Mission pilot Victor Glover ​has said the crew's training included on-the-ground drills in which astronauts practiced shooting pictures from inside a mock-up of the ⁠Orion capsule using a giant inflatable moon globe suspended in the dark.

Selecting the right tools for the job was key to their success.

The Nikon D5, a ​digital single-lens reflex model released in 2016, was the workhorse camera used by the crew. Reichert said the D5, used for years on the International Space ​Station, had proven it would withstand radiation and other extremes of space travel.

Models of the Nikon camera equipment the NASA Artemis II crew took to space are shown to Reuters during an interview with Paul Reichert and Kristina Willoughby, the photography trainers who trained the astronauts, at the NASA Lyndon B. Johnson Space Centre in Houston, Texas, U.S., April 14, 2026. The cameras include the Nikon Z9 mirrorless camera and two Nikon D5 DSLRs.

Paul Reichert and Kristina Willoughby, the photography trainers who trained the NASA Artemis II crew to take photos of the moon, speak with Reuters at the NASA Lyndon B. Johnson Space Centre in Houston, Texas, U.S., April 14, 2026. REUTERS/Danielle Villasana

"We had a lot of flight experience with it," Reichert told Reuters in Houston on Tuesday. "We knew it could handle radiation, at least several years of radiation dosage on the ISS, and it didn't have any problems with it.”

Another advantage of the D5 was its exceptional performance in ​low light -- a necessity for capturing crisp images in the inky blackness of space.

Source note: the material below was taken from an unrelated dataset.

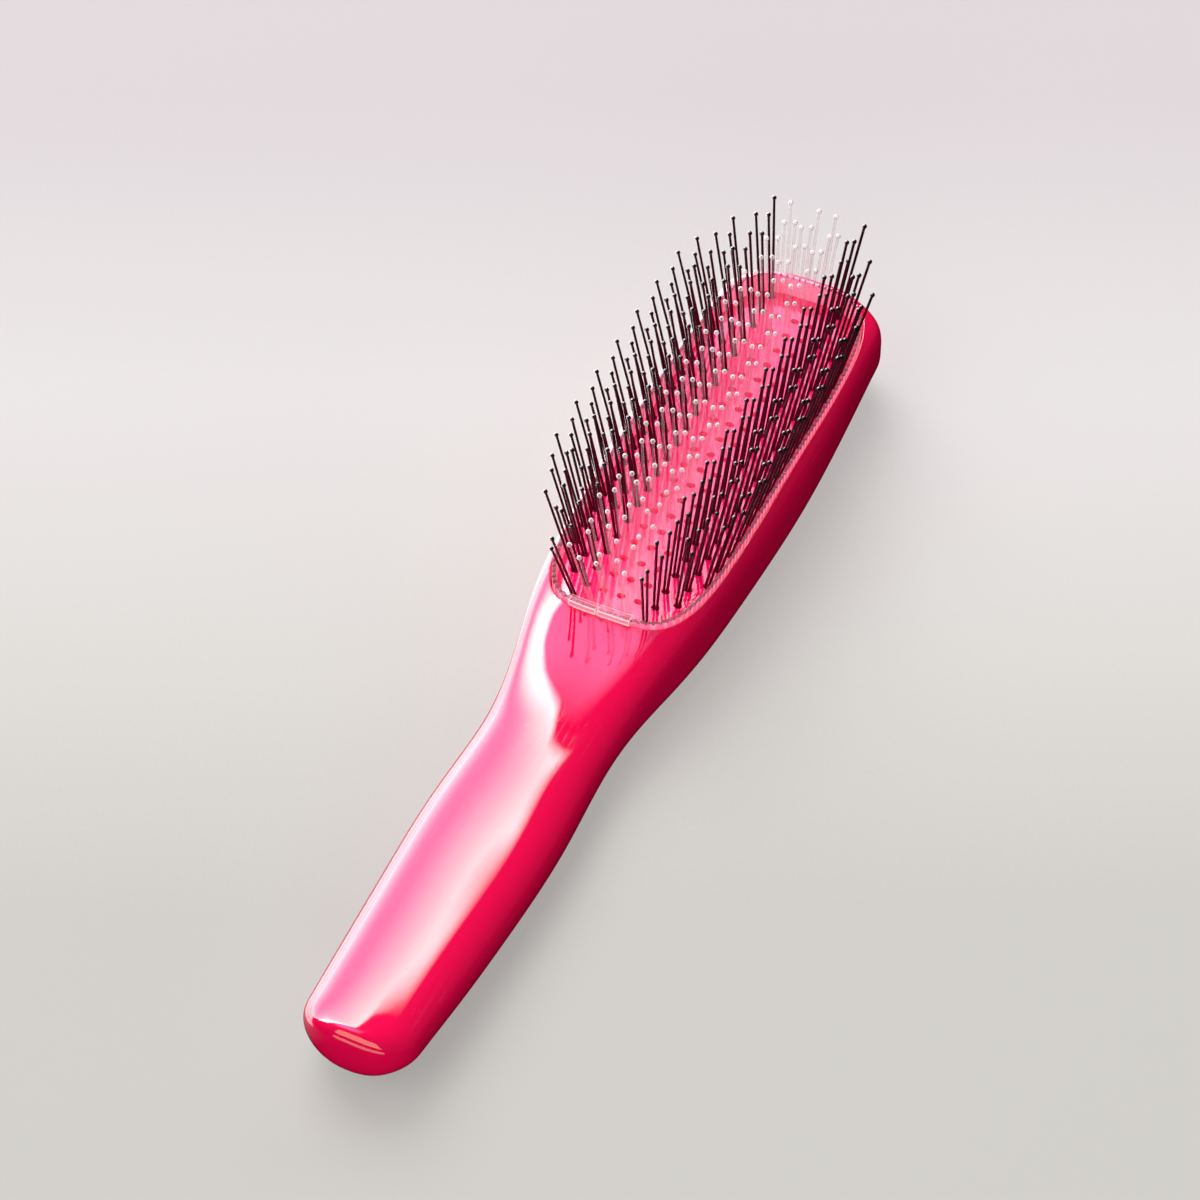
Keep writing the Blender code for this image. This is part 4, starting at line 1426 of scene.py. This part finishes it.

One piece of camera equipment used by the Artemis II astronauts is familiar to ​many amateurs - an iPhone. Willoughby said Apple's iPhone 17 Pro Max was a late addition to the Artemis equipment list. While the handheld, point-and-shoot nature of the phones was ‌useful, the ⁠large digital file sizes of the images posed a transmission challenge.

"One thing we do have to think about on board is, 'What does it take to get files down?'" Willoughby said. "And unfortunately, we don't have bandwidth. And that's something a lot of people down here [on Earth] are really used to instantly having."

STRIKINGLY DETAILED STUDIES

Among the more dazzling photos captured by the Artemis crew was an image taken from the moon's far side showing it totally eclipsing the sun, with a soft glow around ​the blackened orb faint enough to ​leave pinpoints of light from stars ⁠in the adjacent heavens still visible in the darkness.

The images also included strikingly detailed studies of the moon's heavily cratered far side, as well as moments in which Earth, dwarfed by the crew's record distance from the planet, set ​and rose with the lunar horizon as they flew around the moon.

Unlike lunar missions from the Apollo era of ​more than 50 years ⁠ago, Artemis II astronauts benefited from instantly being able to review the digital photos they took, a far cry from the substantial lag time required for developing the conventional film stock that was once used. Moreover, GoPro livestreaming video gave modern Earth audiences a real-time view of space exploration.

Willoughby said the exhilaration on the ground at ⁠mission control ​in Houston during the April 6 lunar flyby was palpable.

“And the excitement in the back rooms ​and the front rooms as the images were being seen and being put out was pretty good. We were all very excited," Willoughby said.

Besides the D5, the crew also utilized a Nikon ​Z9 mirrorless camera and several lenses, including a 14-24mm zoom, 80-400mm zoom and a standard 35mm.